▶ **Exercise brief**
Starting at the line that contains "Recreate this object", reproduce each line exactly up to and including the line that contains "a clothes hanger.". Reproduce nothing else.

+++ Entries supplied +++

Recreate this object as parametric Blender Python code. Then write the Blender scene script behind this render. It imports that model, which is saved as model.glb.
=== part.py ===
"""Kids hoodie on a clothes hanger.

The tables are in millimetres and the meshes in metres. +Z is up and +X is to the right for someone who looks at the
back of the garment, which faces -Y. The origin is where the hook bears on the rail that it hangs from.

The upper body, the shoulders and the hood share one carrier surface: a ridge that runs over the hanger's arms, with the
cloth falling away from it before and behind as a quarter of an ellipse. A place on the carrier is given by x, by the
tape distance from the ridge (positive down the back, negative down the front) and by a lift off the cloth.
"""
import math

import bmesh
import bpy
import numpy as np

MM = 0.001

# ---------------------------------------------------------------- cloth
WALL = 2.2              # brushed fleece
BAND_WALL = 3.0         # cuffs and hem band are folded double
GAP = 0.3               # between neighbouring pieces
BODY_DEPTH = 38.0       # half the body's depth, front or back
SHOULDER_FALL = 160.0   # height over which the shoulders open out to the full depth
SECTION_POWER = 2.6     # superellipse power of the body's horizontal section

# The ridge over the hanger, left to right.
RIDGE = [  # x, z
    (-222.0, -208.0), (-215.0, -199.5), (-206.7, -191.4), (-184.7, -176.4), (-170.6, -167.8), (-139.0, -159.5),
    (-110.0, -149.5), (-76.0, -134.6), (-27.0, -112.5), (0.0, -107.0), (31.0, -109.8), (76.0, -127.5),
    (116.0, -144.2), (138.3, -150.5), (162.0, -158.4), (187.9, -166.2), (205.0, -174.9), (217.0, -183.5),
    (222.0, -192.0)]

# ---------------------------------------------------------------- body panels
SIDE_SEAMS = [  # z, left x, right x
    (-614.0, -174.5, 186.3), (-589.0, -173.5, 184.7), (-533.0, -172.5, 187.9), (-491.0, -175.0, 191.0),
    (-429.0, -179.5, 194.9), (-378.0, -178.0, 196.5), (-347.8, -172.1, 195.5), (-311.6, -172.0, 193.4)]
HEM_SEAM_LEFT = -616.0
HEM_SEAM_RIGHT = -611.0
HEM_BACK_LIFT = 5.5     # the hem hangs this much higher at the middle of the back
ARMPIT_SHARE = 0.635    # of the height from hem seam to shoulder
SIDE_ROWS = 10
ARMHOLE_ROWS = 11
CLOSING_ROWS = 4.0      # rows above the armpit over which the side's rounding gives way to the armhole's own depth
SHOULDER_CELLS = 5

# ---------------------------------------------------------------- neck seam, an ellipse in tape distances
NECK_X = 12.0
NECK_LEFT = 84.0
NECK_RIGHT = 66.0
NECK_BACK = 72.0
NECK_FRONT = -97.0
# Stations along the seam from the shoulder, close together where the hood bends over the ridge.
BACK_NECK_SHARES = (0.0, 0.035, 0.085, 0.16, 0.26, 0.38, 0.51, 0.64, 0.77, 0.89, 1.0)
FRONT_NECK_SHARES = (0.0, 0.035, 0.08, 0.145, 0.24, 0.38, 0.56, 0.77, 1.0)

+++
+++ Entries supplied +++

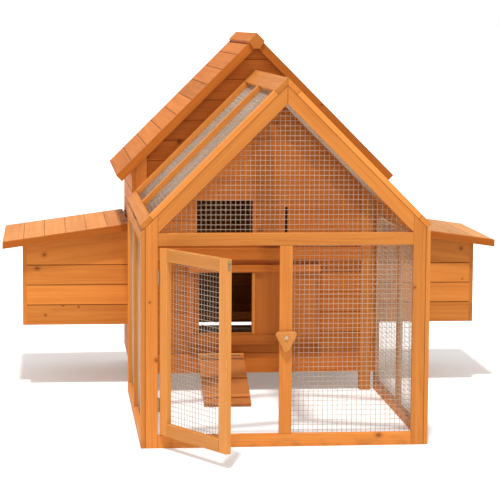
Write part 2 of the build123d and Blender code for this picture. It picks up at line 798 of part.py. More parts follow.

+++
+++ Entries supplied +++

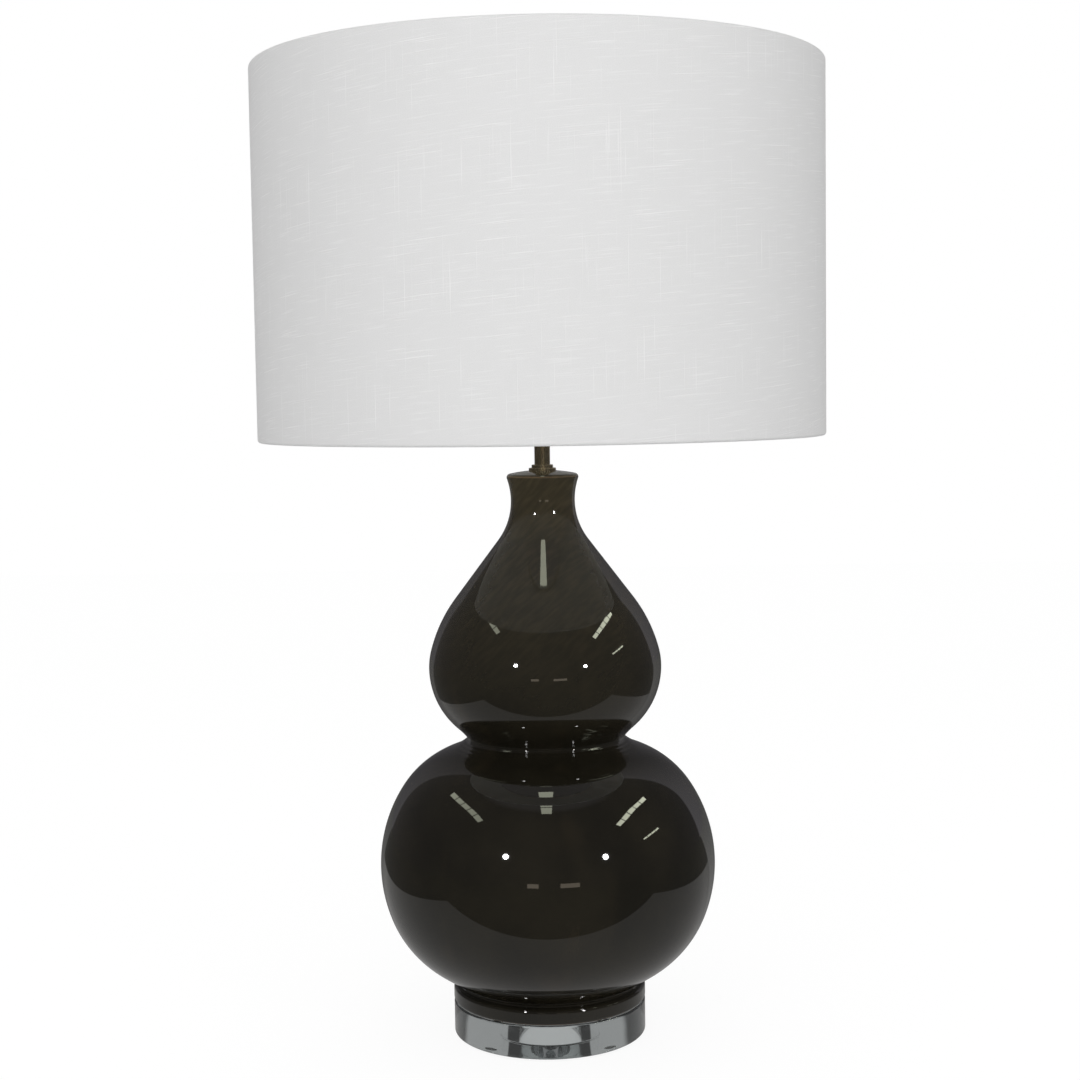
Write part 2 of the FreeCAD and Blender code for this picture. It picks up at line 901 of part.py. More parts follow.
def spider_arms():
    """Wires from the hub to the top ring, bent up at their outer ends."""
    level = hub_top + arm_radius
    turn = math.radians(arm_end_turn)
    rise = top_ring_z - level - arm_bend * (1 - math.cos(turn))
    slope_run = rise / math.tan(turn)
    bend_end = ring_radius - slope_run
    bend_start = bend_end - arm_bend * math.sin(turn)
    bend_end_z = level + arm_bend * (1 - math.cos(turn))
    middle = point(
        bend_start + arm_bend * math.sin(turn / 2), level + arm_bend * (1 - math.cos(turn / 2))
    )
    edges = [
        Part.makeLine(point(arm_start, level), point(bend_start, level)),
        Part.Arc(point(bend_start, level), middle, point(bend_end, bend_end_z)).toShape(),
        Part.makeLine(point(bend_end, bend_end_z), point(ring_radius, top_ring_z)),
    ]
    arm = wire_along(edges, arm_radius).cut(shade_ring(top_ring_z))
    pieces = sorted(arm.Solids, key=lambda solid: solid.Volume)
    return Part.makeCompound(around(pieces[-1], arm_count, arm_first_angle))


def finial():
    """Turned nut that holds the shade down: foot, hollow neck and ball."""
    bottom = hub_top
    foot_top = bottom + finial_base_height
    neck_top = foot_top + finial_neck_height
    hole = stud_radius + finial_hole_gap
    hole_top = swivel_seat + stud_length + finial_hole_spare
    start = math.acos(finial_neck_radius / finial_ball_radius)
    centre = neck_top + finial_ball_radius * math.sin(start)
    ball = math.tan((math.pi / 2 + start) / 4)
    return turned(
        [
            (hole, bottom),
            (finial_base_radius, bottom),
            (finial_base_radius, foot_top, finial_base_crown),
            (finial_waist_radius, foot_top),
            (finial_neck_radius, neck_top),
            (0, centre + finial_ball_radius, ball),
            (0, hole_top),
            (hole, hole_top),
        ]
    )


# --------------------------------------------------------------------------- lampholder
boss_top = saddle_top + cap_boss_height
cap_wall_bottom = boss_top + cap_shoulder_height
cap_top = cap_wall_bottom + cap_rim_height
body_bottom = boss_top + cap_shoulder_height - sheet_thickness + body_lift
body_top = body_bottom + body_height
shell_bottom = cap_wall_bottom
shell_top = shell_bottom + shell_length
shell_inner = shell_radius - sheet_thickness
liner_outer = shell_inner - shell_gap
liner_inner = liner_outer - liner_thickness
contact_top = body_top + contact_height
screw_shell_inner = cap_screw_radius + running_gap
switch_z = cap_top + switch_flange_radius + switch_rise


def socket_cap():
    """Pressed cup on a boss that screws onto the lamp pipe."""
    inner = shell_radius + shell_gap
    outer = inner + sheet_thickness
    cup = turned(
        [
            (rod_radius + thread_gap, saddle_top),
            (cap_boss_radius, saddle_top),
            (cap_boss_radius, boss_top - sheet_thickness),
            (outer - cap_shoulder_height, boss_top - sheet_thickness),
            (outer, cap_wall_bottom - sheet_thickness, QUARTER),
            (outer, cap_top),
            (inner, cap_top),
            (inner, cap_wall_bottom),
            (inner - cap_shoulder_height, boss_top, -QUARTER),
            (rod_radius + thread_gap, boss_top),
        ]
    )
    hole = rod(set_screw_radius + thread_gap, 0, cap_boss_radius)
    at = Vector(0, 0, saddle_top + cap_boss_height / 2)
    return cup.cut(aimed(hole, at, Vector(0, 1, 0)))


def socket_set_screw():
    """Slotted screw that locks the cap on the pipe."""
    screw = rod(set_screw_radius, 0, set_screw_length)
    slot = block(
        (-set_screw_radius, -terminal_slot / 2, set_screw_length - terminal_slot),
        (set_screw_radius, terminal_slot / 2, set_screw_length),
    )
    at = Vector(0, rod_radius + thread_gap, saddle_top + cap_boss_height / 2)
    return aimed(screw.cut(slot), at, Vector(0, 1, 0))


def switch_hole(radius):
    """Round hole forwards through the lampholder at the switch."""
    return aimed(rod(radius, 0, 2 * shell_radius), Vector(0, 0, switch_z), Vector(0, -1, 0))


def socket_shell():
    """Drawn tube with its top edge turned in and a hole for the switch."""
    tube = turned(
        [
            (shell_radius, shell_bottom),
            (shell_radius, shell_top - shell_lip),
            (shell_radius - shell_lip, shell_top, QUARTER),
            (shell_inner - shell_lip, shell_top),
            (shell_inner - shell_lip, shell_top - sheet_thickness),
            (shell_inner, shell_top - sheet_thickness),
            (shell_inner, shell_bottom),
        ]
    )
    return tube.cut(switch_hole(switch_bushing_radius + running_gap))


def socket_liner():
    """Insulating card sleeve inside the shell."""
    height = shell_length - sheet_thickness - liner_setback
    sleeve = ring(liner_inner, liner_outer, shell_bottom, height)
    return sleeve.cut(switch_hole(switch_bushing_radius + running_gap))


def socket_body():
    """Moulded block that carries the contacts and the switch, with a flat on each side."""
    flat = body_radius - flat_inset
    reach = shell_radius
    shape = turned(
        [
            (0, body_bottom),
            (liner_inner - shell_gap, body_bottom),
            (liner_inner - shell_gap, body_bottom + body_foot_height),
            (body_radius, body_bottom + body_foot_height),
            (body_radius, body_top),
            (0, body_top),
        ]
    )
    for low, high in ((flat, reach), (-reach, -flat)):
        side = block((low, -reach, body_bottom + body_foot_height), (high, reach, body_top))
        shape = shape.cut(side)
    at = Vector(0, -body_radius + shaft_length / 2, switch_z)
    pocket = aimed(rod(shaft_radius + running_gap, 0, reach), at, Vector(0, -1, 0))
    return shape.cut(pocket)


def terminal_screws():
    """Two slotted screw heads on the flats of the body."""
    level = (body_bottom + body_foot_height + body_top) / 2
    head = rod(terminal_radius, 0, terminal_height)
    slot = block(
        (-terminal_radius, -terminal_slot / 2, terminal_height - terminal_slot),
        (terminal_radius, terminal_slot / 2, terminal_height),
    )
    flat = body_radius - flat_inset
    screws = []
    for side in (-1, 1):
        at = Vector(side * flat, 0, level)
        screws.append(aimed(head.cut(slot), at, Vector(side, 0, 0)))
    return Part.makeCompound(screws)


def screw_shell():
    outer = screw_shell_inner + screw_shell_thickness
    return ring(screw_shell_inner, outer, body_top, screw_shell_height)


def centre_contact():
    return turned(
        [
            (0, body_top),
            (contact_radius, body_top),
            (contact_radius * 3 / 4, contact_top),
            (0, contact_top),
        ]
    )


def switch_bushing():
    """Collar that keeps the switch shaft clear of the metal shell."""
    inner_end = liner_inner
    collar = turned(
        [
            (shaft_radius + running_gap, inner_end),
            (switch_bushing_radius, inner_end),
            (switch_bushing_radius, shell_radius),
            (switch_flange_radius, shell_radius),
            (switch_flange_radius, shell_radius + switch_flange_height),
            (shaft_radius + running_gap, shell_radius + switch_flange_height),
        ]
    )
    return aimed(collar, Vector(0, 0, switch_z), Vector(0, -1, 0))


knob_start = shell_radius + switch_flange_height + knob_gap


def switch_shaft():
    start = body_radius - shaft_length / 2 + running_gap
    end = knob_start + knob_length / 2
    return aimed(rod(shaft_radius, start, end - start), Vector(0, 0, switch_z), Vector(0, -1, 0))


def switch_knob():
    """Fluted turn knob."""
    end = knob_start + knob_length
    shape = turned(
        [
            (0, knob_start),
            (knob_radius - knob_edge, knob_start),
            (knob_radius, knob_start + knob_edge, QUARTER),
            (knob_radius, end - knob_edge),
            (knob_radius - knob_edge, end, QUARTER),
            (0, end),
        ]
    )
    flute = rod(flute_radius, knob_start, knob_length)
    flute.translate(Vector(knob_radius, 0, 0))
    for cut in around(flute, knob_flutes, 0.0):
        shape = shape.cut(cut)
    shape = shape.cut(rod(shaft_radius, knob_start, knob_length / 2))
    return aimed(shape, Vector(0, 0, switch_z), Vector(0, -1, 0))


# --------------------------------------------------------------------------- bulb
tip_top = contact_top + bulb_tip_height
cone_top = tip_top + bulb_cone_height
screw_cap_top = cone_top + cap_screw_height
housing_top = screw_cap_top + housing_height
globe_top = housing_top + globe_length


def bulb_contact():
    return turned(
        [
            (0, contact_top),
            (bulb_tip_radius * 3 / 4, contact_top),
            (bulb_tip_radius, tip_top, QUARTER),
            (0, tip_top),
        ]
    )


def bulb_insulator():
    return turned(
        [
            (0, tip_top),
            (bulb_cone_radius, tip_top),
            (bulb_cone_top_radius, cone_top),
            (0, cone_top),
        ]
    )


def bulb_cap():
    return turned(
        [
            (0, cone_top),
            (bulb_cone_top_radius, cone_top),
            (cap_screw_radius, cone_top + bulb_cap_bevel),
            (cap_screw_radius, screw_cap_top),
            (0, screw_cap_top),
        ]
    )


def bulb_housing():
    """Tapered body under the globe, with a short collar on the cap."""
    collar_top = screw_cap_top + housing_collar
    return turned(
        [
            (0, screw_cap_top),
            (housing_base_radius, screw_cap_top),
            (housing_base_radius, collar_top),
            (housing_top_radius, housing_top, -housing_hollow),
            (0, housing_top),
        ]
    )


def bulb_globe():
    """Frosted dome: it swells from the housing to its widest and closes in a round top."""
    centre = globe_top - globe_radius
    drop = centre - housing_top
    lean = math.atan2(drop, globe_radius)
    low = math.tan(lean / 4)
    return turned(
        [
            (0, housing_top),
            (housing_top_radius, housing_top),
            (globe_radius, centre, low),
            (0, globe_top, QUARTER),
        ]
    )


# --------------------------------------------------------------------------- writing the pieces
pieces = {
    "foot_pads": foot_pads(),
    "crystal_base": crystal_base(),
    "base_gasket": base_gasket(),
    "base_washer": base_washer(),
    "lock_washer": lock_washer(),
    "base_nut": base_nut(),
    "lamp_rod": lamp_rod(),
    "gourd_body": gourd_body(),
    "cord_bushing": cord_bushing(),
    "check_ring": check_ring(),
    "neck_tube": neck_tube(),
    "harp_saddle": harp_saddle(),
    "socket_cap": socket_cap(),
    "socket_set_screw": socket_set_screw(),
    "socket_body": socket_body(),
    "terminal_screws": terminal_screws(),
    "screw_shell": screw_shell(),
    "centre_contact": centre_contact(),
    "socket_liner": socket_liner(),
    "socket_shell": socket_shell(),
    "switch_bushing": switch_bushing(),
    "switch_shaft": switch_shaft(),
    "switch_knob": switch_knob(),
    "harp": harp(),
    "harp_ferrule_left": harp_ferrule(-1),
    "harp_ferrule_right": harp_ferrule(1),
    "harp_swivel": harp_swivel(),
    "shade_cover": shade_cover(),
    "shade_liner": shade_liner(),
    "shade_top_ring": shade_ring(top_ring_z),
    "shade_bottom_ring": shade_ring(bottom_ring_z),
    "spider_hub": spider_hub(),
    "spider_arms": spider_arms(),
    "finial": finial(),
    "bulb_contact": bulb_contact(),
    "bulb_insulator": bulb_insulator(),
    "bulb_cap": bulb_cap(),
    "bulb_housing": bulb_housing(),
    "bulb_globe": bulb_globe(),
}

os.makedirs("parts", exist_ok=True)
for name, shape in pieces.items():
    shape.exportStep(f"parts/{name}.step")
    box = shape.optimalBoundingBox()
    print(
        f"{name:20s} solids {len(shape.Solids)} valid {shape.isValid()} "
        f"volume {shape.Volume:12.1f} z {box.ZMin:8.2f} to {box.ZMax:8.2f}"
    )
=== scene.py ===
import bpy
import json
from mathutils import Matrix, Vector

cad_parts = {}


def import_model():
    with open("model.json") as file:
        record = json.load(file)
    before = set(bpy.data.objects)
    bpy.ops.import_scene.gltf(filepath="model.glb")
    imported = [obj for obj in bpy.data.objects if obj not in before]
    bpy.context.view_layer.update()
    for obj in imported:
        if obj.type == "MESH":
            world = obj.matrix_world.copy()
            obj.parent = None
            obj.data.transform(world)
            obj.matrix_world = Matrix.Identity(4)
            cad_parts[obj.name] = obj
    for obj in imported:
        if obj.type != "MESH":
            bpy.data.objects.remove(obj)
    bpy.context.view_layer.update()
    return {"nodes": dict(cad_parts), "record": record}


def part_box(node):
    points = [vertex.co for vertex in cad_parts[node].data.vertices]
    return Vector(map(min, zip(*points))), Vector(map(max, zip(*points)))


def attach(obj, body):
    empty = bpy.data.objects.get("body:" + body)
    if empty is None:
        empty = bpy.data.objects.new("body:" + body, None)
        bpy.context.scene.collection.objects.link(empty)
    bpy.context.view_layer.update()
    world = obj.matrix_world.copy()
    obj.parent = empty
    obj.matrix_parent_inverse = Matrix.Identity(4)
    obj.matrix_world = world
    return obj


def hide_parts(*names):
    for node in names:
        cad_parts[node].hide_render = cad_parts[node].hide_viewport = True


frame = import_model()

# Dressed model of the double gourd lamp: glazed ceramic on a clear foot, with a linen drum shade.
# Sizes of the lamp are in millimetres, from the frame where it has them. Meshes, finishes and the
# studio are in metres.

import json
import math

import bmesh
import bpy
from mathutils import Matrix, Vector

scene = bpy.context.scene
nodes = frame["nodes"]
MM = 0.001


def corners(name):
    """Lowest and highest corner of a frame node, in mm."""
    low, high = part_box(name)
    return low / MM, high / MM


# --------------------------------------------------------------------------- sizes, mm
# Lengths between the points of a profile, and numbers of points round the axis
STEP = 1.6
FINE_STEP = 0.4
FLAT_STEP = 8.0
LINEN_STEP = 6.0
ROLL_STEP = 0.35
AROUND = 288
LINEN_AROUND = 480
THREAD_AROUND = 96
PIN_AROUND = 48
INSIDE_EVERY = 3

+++

▶ **Complete response**
Recreate this object as parametric Blender Python code. Then write the Blender scene script behind this render. It imports that model, which is saved as model.glb.
=== part.py ===
"""Kids hoodie on a clothes hanger.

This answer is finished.